It was the first blast furnace in Europe and second in the world to continuously produce iron. This Romanian blast furnace was used to smelting the iron for the construction of the Eiffel Tower in Paris. Even though the area is beautiful, as all of Transylvanian mountains are, today this neglected and disused building is drowning in debris and garbage.
Construction started after a decree was issued by the Imperial Public Administration of the Habsburg Empire in 1806. And by 1810 the building and the central blast furnace were completed.
This made the industrial site of Govãjdie in Chelari the most modern one Europe had to offer at the time. The Govăjdia furnace was very efficient and produced far more cast iron than there was demand for.
All of the iron this furnace produced was processed only in the workshops of Hunedoara. In just half a year, blast furnace Govăjdia produced enough cast iron material to keep the workshops busy for three years (almost 1400 tons). This meant that the furnace would take the first of it’s many idle periods in it’s lifetime.

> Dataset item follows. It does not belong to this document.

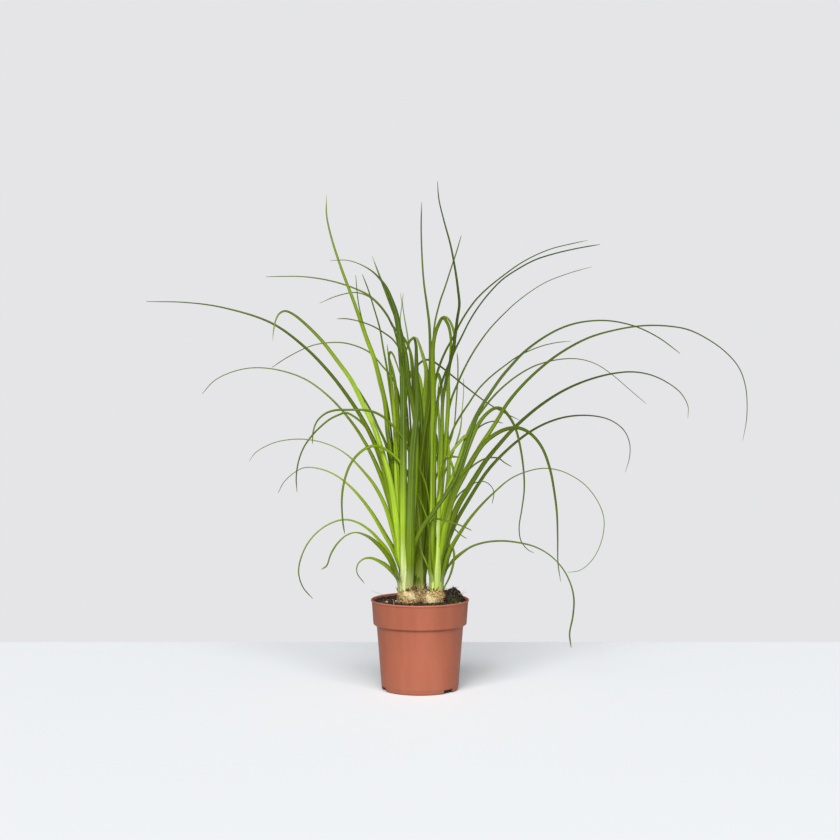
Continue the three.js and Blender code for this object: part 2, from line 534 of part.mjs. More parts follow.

After the end of this great first period, the furnace underwent a series of repairs. Some years later, in 1837, a fire caused serious structural damage to the furnace. A great investment of 40,529 Hungarian Forints was approved by the government to restore the building, as well as additional expansion of the furnace. The water wheel for cooling was updated and the bellows compressor was improved. The furnace continued booming and breathed hot fire on the ore even harder and with more capacity and production than ever before.
After 1841 more adjustments and improvements were made to the furnace. A new narrow gauge railway was installed that would make transporting ore much easier. Little wagons would load the ore directly into the furnace. Naturally the railway was made from iron cast by the Govăjdia furnace. It was 810 feet (247 meters) long and first of it’s kind in Transylvania. In 1900 it was extended all the way to the workshops of Hunedoara. Later it was extended even further and became known as the Transylvanian mining railway.
The continuous repair and upgrades on the Govăjdia blast furnace kept it’s systems up to date. It’s cooling mechanisms and production cycle were quite advanced and without a match throughout the continent. It’s peak in production and fame took this blast furnace literally to the top of the world, as between 1871 and 1889 the metal smelted there was used as a raw material in the process of building of the Eiffel Tower.
Work fell off after 1896 due to a new blasting furnace that opened in the Hunedoara region, the Hunedoara Steel Works. Govăjdia had its last period of stagnation between 1914 and 1916, during which the last repairs on the building were done. The next two years were the last functioning years of the Govăjdia blast furnace. The final batch of steel came out of the furnace doors in 1918 and the furnace was closed off for good in 1924.
After a series of alleged tax evasions, or better to say unpaid taxes due to bankruptcy, the Hunedoara Steel Works lost the rights the property and the Govăjdia blast furnace was given to the Ghelari Municipality. The state of the building is very bad, even though the original furnace inside and it’s chimney are basically intact and look astounding with their original iron girdles still strong and in place. The roof and the exterior walls, as well as the interior of the building, are very much neglected and in need of renovation.